Business, Economics and Jobs

Campaign promise: massive dam shall save Bangkok from sinking


A Thai woman cleans the floor of a flooded market in Bangkok on October 28, 2010.



Even as campaign promises go, this one's epic.

As Thailand's July 3 election approaches, the nation's main opposition party is promising to construct a 30-kilometer long wall to dam off the Gulf of Thailand.

That's a staggering 18 miles worth of concrete.

This dam, the "For Thais" party promises, will save Bangkok from sinking into the ocean. How will they pay for this engineering feat?
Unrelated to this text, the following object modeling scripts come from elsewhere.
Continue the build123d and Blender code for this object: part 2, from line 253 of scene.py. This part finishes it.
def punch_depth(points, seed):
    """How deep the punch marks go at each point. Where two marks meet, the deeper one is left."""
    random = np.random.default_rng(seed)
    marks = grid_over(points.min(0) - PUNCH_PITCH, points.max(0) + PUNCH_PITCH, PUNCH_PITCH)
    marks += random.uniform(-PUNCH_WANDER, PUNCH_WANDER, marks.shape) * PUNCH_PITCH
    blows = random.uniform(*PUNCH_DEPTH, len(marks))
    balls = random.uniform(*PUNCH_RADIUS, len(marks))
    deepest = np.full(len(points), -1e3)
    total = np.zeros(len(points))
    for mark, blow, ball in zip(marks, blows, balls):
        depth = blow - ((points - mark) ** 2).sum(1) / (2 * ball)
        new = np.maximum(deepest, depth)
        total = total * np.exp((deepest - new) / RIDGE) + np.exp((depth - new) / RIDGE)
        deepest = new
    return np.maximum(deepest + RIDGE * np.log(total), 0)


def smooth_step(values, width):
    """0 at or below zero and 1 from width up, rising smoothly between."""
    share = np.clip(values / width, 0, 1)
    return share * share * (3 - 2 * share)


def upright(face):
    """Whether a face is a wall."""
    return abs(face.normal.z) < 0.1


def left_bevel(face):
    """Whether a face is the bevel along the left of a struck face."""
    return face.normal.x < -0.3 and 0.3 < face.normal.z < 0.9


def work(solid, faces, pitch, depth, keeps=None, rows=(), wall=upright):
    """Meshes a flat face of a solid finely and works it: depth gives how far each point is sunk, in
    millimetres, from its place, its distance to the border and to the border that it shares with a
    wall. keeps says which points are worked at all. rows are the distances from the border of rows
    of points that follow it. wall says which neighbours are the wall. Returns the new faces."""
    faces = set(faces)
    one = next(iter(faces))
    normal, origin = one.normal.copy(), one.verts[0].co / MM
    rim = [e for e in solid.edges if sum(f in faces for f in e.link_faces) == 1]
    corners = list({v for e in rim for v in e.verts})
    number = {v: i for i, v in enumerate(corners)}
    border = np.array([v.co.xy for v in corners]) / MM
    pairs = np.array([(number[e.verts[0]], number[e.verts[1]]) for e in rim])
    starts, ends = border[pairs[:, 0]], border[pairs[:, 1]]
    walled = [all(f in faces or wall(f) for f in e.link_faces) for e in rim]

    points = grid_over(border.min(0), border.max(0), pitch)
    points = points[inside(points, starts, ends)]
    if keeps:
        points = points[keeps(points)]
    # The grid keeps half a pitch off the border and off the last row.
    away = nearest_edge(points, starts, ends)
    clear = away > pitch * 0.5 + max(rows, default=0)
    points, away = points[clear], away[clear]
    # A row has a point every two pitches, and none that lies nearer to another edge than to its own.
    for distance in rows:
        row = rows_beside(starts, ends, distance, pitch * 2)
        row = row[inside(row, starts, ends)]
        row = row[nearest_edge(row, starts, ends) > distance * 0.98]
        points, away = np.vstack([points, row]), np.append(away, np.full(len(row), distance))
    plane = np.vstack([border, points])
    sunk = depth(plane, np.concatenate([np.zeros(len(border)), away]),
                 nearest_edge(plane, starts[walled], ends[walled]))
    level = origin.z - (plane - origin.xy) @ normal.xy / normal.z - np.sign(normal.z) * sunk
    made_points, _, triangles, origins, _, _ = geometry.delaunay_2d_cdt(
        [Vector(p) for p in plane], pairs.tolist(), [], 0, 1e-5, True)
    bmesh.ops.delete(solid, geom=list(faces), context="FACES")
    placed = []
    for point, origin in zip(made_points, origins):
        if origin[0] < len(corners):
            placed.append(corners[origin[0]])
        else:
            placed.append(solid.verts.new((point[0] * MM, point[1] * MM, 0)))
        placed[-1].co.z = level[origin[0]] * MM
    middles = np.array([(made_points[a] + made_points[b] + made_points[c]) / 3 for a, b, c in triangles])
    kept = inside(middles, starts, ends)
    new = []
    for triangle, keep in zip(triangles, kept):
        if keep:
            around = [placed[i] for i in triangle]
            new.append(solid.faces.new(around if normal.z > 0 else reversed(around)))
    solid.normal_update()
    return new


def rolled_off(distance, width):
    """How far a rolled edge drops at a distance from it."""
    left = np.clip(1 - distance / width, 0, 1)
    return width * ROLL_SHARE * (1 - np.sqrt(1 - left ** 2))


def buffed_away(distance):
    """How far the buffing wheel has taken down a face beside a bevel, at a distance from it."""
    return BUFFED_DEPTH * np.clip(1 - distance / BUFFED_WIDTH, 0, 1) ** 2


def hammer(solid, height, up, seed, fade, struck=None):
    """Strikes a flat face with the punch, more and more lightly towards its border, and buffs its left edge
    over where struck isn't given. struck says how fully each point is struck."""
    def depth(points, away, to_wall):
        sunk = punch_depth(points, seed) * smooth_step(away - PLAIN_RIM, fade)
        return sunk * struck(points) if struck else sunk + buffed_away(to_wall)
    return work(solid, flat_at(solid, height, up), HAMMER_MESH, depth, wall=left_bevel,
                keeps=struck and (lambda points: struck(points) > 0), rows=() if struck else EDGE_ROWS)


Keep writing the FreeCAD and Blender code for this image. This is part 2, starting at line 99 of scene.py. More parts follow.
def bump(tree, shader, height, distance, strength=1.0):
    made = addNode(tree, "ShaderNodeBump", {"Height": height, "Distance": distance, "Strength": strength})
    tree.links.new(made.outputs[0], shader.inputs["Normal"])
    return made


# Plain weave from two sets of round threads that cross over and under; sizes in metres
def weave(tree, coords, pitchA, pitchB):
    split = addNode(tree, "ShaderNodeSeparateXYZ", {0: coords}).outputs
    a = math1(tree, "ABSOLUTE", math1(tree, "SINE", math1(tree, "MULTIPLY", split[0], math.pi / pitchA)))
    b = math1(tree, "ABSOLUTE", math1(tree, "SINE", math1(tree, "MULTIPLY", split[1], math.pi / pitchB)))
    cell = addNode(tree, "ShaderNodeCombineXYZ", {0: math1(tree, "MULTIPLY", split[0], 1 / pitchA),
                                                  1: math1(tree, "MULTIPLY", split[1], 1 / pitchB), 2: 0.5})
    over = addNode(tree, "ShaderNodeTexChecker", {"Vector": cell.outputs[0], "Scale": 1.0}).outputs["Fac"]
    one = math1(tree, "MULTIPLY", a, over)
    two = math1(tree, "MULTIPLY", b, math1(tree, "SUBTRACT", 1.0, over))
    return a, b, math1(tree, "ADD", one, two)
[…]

By generating revenue from a "new city" that shall rise from what is now an underwater gulf floor between the shore and the would-be wall.

"We don't have to save money to build the dam and fill in the sea," according to a Thai-language policy brief. "We'll get 300-square kilometers (115 square miles) of new land" that can be transformed into a "new" and "modern" city.
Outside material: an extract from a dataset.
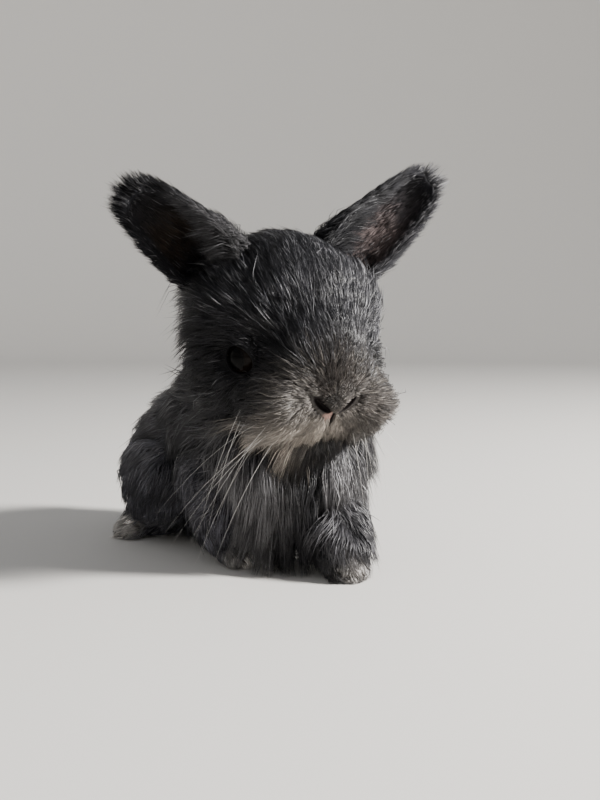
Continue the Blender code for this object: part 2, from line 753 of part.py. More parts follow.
def lie_of_leg(joints):
    """Returns a function that gives the coat's lie on a leg: down it, and forward on the foot."""
    before, end = Vector(joints[-2][0]), Vector(joints[-1][0])
    ahead = (end - before).normalized()

    def lie(point):
        foot = min(1.0, max(0.0, (FOOT_TOP - point.z) / FOOT_BLEND))
        down = Vector((0.0, 0.35, -0.80)) * (1.0 - foot)
        return down + (ahead + Vector((0.0, 0.0, -0.35))) * foot, 0.22

    return lie


def wool(body, head, neck, torso, tail, legs):
    """Roots the locks on every piece of the body but the neck, which the head's hang over."""
    tree = surface_of(body)
    neck_surface = surface_of(neck)
    eyes = [head_place() @ mirrored(EYE_CENTRE, side) for side in (1, -1)]
    ears = [[Vector(place) for place in ear_places[:2]] for ear_places in (EAR_LEFT, EAR_RIGHT)]
    to_head = head_place().inverted()

    def near_ear(point):
        for root, tip in ears:
            along = (tip - root).normalized()
            share = max(0.0, (point - root).dot(along))
            if (point - root - along * share).length < EAR_CLEARING:
                return True
        return False

    def on_head(point):
        if over_cut(point, NECK_CUT) < CLEAR or near_ear(point):
            return False
        if over_cut(point, HEAD_CUT) < CLEAR and outside(point, neck_surface) < CLEAR:
            return False
        return all((point - eye_centre).length > EYE_CLEARING for eye_centre in eyes)

    def rooted_on_head(point):
        local = to_head @ point
        ahead, within, above = BARE_FACE
        if local.y < ahead and abs(local.x) < within and local.z > above:
            return False
        return over_cut(point, HEAD_CUT) > 2 * CLEAR and on_head(point)

    def on_torso(point):
        if over_cut(point, NECK_CUT) > -CLEAR or over_cut(point, HEAD_CUT) > -CLEAR:
            return False
        if inside_tail(point) > -CLEAR or point.z < CLEAR:
            return False
        return all(inside_leg(point, joints, side) < -CLEAR for joints, side in LEGS.values())

    def on_tail(point):
        return inside_tail(point) > CLEAR

    coat(head, HEAD_LOCKS, lie_of_head, tree, on_head, rooted_on_head)
    coat(torso, TORSO_LOCKS, lie_of_trunk, tree, on_torso, on_torso)
    coat(tail, TAIL_LOCKS, lie_of_tail, tree, on_tail, on_tail)
    for leg in legs:
        joints, side = LEGS[leg.name]

        def on_leg(point, joints=joints, side=side):
            return point.z > CLEAR and inside_leg(point, joints, side) > CLEAR

        def rooted_on_leg(point, on_leg=on_leg):
            return point.z > TOP_OF_TOES and on_leg(point)

        sizes = HIND_LEG_LOCKS if side else FORELEG_LOCKS
        coat(leg, sizes, lie_of_leg(joints), tree, on_leg, rooted_on_leg)


def finish(piece, made_of):
    """Gives a piece its material and shades it smooth, and moves it to the model's origin."""
    piece.data.transform(Matrix.Translation(ORIGIN))
    piece.data.materials.clear()
    piece.data.materials.append(made_of)
    piece.data.shade_smooth()
    piece.data.set_sharp_from_angle(angle=SHARP_ANGLE)


def main():
    for existing in list(bpy.data.objects):
        bpy.data.objects.remove(existing)
    body = whole_body()
    head = cut_head(body)
    neck = cut_neck(body)
    tail = cut_limb(body, "tail", tail_zone("tail_zone", 0.0))
    legs = []
    zones = tail_zone("tail_zone", GAP)
    for name, (joints, side) in LEGS.items():
        legs.append(cut_limb(body, name, leg_zone(name + "_zone", joints, side, 0.0)))
        zones += leg_zone(name + "_zone", joints, side, GAP)
    torso = cut_torso(body, zones)
    wool(body, head, neck, torso, tail, legs)
    bpy.data.objects.remove(body)
    ears = [ear("ear_left", EAR_LEFT), ear("ear_right", EAR_RIGHT)]
    for piece in (head, neck, torso, tail, *legs, *ears):
        finish(piece, material(piece.name + " coat", COAT_COLOUR, 0.9))
    for name, side in (("eye_left", 1), ("eye_right", -1)):
        finish(eye(name, side), material(name + " cornea", EYE_COLOUR, 0.08))


main()
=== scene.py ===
from math import atan2, cos, pi, radians, sin
import random

import bmesh
import bpy
import numpy as np
from mathutils import Matrix, Vector
from mathutils.bvhtree import BVHTree
from mathutils.kdtree import KDTree


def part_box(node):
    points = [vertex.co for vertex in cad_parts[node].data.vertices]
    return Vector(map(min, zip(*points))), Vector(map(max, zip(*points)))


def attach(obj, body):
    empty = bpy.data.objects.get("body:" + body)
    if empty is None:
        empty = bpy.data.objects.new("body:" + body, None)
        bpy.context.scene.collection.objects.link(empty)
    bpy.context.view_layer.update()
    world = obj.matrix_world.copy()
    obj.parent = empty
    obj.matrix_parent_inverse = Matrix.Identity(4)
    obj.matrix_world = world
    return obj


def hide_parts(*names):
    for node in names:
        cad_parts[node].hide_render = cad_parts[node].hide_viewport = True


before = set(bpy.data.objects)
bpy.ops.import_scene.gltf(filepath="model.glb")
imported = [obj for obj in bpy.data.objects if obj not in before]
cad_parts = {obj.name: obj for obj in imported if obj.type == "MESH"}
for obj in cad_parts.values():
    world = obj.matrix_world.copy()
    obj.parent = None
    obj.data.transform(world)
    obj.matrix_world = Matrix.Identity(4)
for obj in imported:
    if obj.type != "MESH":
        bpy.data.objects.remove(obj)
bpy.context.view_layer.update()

# All that is on it is given in its own frame, x to the animal's left, -y forward and z up, and the
# solids' left eye fixes its place.
HEAD_CENTRE = Vector((-0.005, -0.033, 0.08))
HEAD_PITCH = radians(26)
HEAD_YAW = radians(-5)
HEAD_ROLL = radians(1)
MUZZLE_YAW = radians(2.8)
SOLID_EYE = (0.019, -0.0145, -0.005)

head_turn = Matrix.Rotation(HEAD_YAW, 4, "Z") @ Matrix.Rotation(HEAD_ROLL, 4, "Y")
head_turn = head_turn @ Matrix.Rotation(HEAD_PITCH, 4, "X")
eye_low, eye_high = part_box("eye_left")
SHIFT = (eye_low + eye_high) / 2 - HEAD_CENTRE - head_turn @ Vector(SOLID_EYE)
head_place = Matrix.Translation(HEAD_CENTRE + SHIFT) @ head_turn
muzzle_place = head_place @ Matrix.Rotation(MUZZLE_YAW, 4, "Z")
body_place = Matrix.Translation(SHIFT)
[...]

Regardless of whether or not this is cost-effective, environmentally safe or even possible, Bangkok is indeed sinking. And, so far, little has been done to ward off this looming crisis.

The nation's disaster chief -- who famously predicted the devastating 2004 tsunami -- has warned that much of the capital will be submerged beneath 1.5 meters of seawater by 2030. He's also called for a dike across the Gulf of Thailand. Its estimated cost? $2.8 billion.

Why is Bangkok flooding exactly? As over-development and groundwater-sucking factories push downward on the coastal city's clay soil, global warming is causing sea levels to rise. Global Post has covered the threat twice before: here's "Bangkok is Sinking" and "Waterworld in Thailand.", which has an great panoramic graphic of a temple swallowed by sea water.

Much of the recent coverage of the opposition "For Thais" party has focused on their prime minister candidate, Yingluck Shinawatra, the 43-year-old, U.S.-educated sister of former premier Thaksin Shinawatra, who was deposed in a 2006 military coup. She may very well become the nation's first female prime minister.

But few seem to have noticed that a rather drastic plan -- to dam off Thailand's coast -- is part of her core platform.